#### TASK DIRECTIONS:
Repeat the material below exactly, line for line.

#### DATA EXCERPT:
★ ★ ★ ★ ★

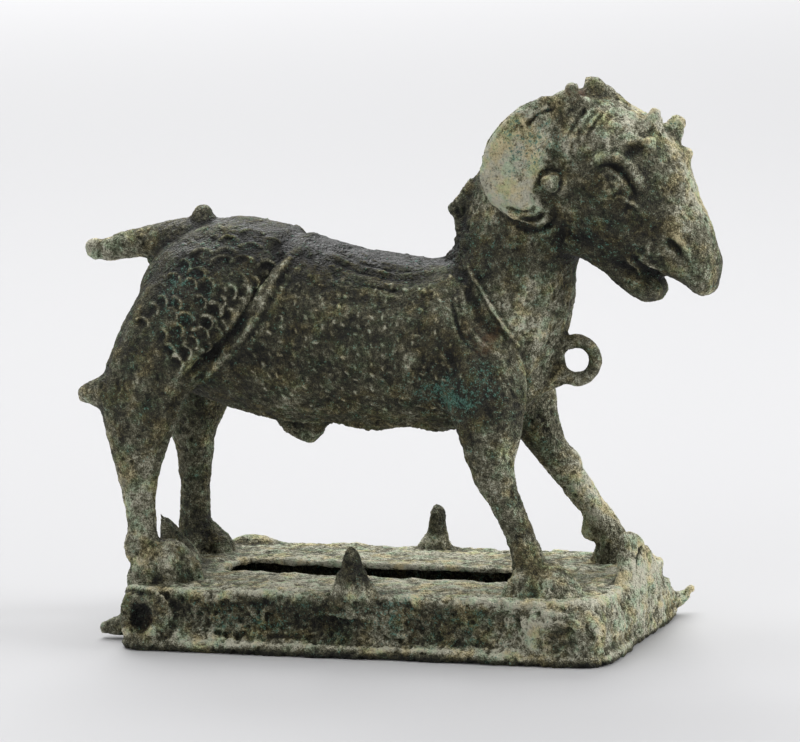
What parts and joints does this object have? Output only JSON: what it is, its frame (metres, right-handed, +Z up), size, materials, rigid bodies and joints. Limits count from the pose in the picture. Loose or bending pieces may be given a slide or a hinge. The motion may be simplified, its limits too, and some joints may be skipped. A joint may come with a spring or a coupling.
{
  "type": "ram figurine on plinth",
  "caption": "Cast bronze ram standing on a hollow rectangular plinth, with shell-like curled horns, strap bands, curled fleece and a suspension ring at its chest.",
  "frame": {"origin": "middle of the whole object's footprint, on the plane that the plinth stands on", "axes": "+X towards the ram's head, +Y to the ram's left side, +Z up"},
  "size_m": [0.208, 0.0936, 0.1758],
  "materials": {
    "bronze_ram": "corroded bronze patina, dark grey-green, buff powder on the horns and neck",
    "bronze_plinth": "rough corroded bronze patina, grey-green with malachite crusts"
  },
  "bodies": {
    "root": {"ram": "bronze_ram", "plinth": "bronze_plinth"}
  },
  "joints": []
}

★ ★ ★ ★ ★

#### EXERCISE OUTPUT:
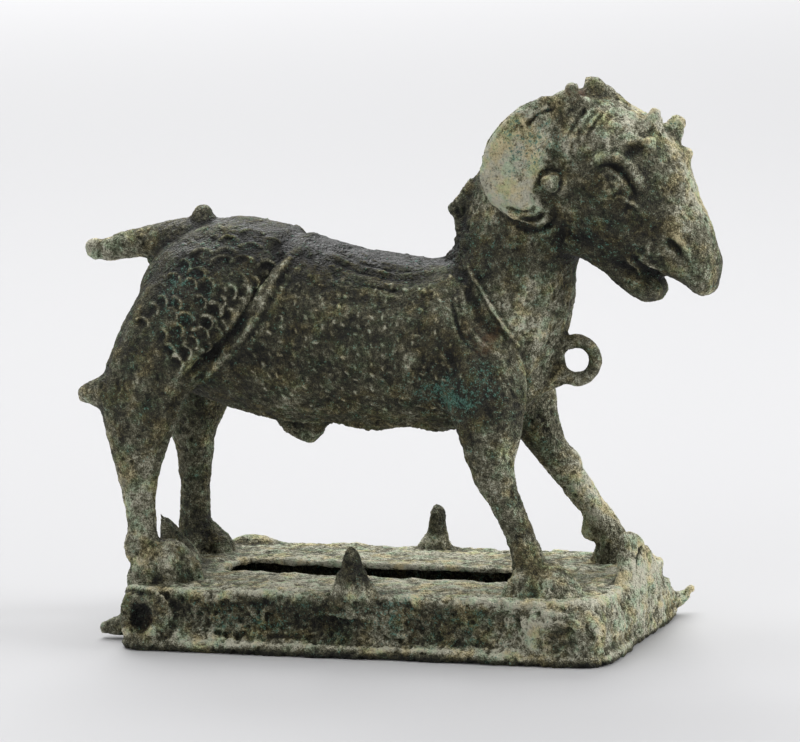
What parts and joints does this object have? Output only JSON: what it is, its frame (metres, right-handed, +Z up), size, materials, rigid bodies and joints. Limits count from the pose in the picture. Loose or bending pieces may be given a slide or a hinge. The motion may be simplified, its limits too, and some joints may be skipped. A joint may come with a spring or a coupling.
{
  "type": "ram figurine on plinth",
  "caption": "Cast bronze ram standing on a hollow rectangular plinth, with shell-like curled horns, strap bands, curled fleece and a suspension ring at its chest.",
  "frame": {"origin": "middle of the whole object's footprint, on the plane that the plinth stands on", "axes": "+X towards the ram's head, +Y to the ram's left side, +Z up"},
  "size_m": [0.208, 0.0936, 0.1758],
  "materials": {
    "bronze_ram": "corroded bronze patina, dark grey-green, buff powder on the horns and neck",
    "bronze_plinth": "rough corroded bronze patina, grey-green with malachite crusts"
  },
  "bodies": {
    "root": {"ram": "bronze_ram", "plinth": "bronze_plinth"}
  },
  "joints": []
}